OSI can help get this kind of effort off the ground, but it’s ultimately going to take the active and sustained involvement of lots of heavy hitters across the scholarly communication universe to make this more than just another declaration. As a first step, we need to change our vantage. There is so much more that unites the scholarly communication community than divides it. The sooner we recognize the open forest for what it is, and stop thinking of open as merely a vast assortment of trees and undergrowth, the sooner we can begin building the open future we need and that holds so much potential to change the world.

*This report was written by Glenn Hampson, Mel DeSart, Lynn Kamerlin, Ron Johnson, Hillary Hanahoe, Amy Nurnberger and Chris Graf. As with other OSI reports, this report does not represent the viewpoint of every OSI participant, nor does it represent the official viewpoint of UNESCO. The OSI Policy Perspectives series (of which this report is a part) offers broad, common ground perspectives on key issues in scholarly communication. Each report summarizes the current state of a particular issue and what we know about it, and also attempts to articulate the perspectives and lessons of experience from all stakeholder groups in scholarly communication on this issue (particularly but not exclusively as expressed in OSI conversations) and identify what common ground might exist for building broadly acceptable policy.

 

Discussion

2 Thoughts on "Guest Post — A Unified, Common Ground Approach to Open"

The social justice element among academics has well-reasoned arguments behind it, many of which are accepted among other colleagues [I know because I am a professor and give talks and write a fair bit on the issue, as well as editing a platinum OA journal]. But the majority of academics choose to ignore those S J arguments when selecting journals to publish in. Either 1) they are forced into uncomfortable journal outlet choices by the academic hiring, promotion and prestige system that still values journals published by the big 5 publishers, or 2) there is a psychological or ethical failure because their sentiments and actions do not match up. The existence of the latter must be a valid phenomena for someone to research, if they haven’t already. It is rather like the conundrum of ‘doctors working on lung disease who smoke’, or ‘engineers who design recycling tech who throw all trash in the same bin that goes to landfill’. Or ‘concerned climate scientists who drive a gas guzzling V8’. I have puzzled over these sorts of mismatches for decades, and should probably turn to the literature in psychology, which is not my field. I work with ‘social scientists highly critical of capitalism who publish most of their work with the big 5 commercial publishers’. How do we explain this, unless fear of 1) is present in every decision made under 2)? If so, we have no social justice.
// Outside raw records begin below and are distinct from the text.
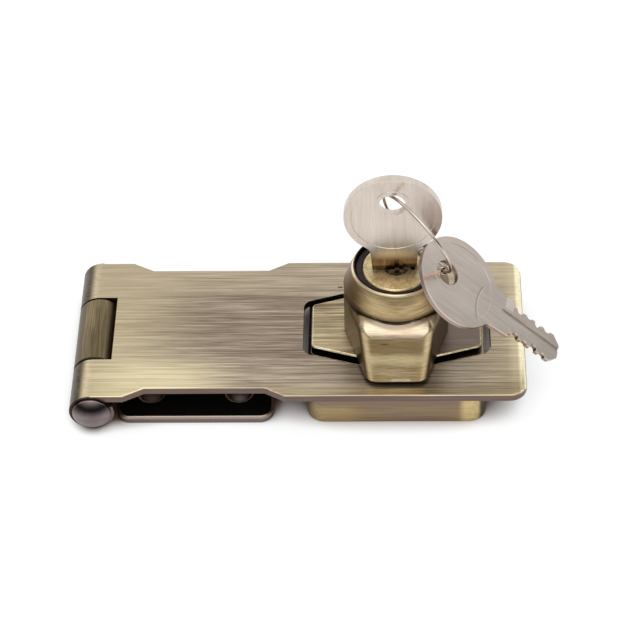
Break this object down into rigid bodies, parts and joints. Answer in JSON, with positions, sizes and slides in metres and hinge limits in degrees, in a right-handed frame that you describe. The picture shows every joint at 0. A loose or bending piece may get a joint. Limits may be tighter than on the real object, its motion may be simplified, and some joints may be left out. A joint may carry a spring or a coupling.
{
  "type": "twist-knob locking hasp",
  "caption": "Hinged locking hasp in brushed antique brass with a keyed twist knob, a slotted strap over a screw-fixed lock base, and keys on a wire ring.",
  "frame": {"origin": "on the knob's axis, at the mounting plane", "axes": "+X from the hinge to the strap's free end, +Y across the strap, +Z away from the mounting plane along the knob's axis"},
  "size_m": [0.1088, 0.0478, 0.0551],
  "materials": {
    "brushed_brass": "antique brass plate, brushed along the strap, lacquered",
    "dark_brass": "dark antique brass plate",
    "plug_brass": "plain brass, finely cast face",
    "wafer_brass": "stamped brass",
    "dark_metal": "dark zinc casting",
    "spring_steel": "spring steel",
    "key_nickel": "nickel plated, fine brushed faces",
    "ring_steel": "bright nickel plated wire"
  },
  "bodies": {
    "leaf": {"hinge_leaf": "dark_brass", "hinge_pin": "dark_brass"},
    "strap": {"hinge_strap": "brushed_brass", "lock_base": "brushed_brass"},
    "knob": {"knob": "brushed_brass", "cylinder_shell": "dark_metal", "spring_washer": "spring_steel", "stop_washer": "spring_steel", "retaining_clip": "spring_steel"},
    "plug": {"plug": "plug_brass", "wafer_1": "wafer_brass", "wafer_2": "wafer_brass", "wafer_3": "wafer_brass", "wafer_4": "wafer_brass", "wafer_5": "wafer_brass", "wafer_springs": "spring_steel", "cam_disc": "dark_metal", "cam_screw": "spring_steel"},
    "bolt": {"locking_bolt": "dark_metal"},
    "key": {"key": "key_nickel", "spare_key": "key_nickel", "key_ring": "ring_steel"}
  },
  "joints": [
    {"name": "strap_swing", "type": "hinge", "parent": "leaf", "child": "strap", "pos_m": [-0.0678, 0, 0.005], "axis": [0, -1, 0], "range_deg": [0, 140]},
    {"name": "knob_turn", "type": "hinge", "parent": "strap", "child": "knob", "pos_m": [0, 0, 0], "axis": [0, 0, 1], "range_deg": [0, 90]},
    {"name": "plug_turn", "type": "hinge", "parent": "knob", "child": "plug", "pos_m": [0, 0, 0], "axis": [0, 0, -1], "range_deg": [0, 90]},
    {"name": "bolt_slide", "type": "slide", "parent": "knob", "child": "bolt", "axis": [1, 0, 0], "range_m": [0, 0.002]},
    {"name": "key_slide", "type": "slide", "parent": "plug", "child": "key", "axis": [-0.0244, 0, 0.9997], "range_m": [0, 0.016]}
  ],
  "couplings": [
    {"joint": "bolt_slide", "follows": "plug_turn", "m_per_rad": 0.0012732}
  ]
}
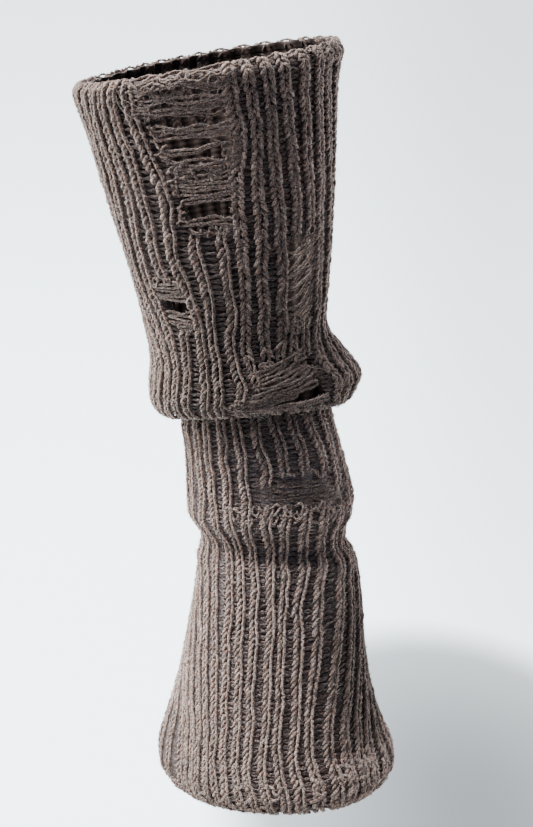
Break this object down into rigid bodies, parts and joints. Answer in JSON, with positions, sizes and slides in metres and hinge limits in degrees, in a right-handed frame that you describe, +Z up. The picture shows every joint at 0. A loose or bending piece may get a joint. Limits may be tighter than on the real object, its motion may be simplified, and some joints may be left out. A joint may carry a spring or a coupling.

Hi SP—sorry that I’m only now seeing your comment. You’ve put your finger on a common refrain, which, as luck would have it, Dustin Fife speaks to in his May 5th TSK post, “Space and Grace in Open Access Publishing” (https://bit.ly/33kQ9fm). What might also help think through this thicket is to realize that open has a wide variety of motives—not just SJ, but cost, speed, higher visibility, mandates, and more. Many (maybe even most?) researchers aren’t moved by the SJ argument, or at least they aren’t moved as much as they are by the need to create impact. In survey after survey, researchers want to make sure their work reaches the right audience and has the most impact on research and society. So, to the extent that open can align with these incentives, that’s a win-win. But should researchers trade research impact for SJ? Most researchers would say no.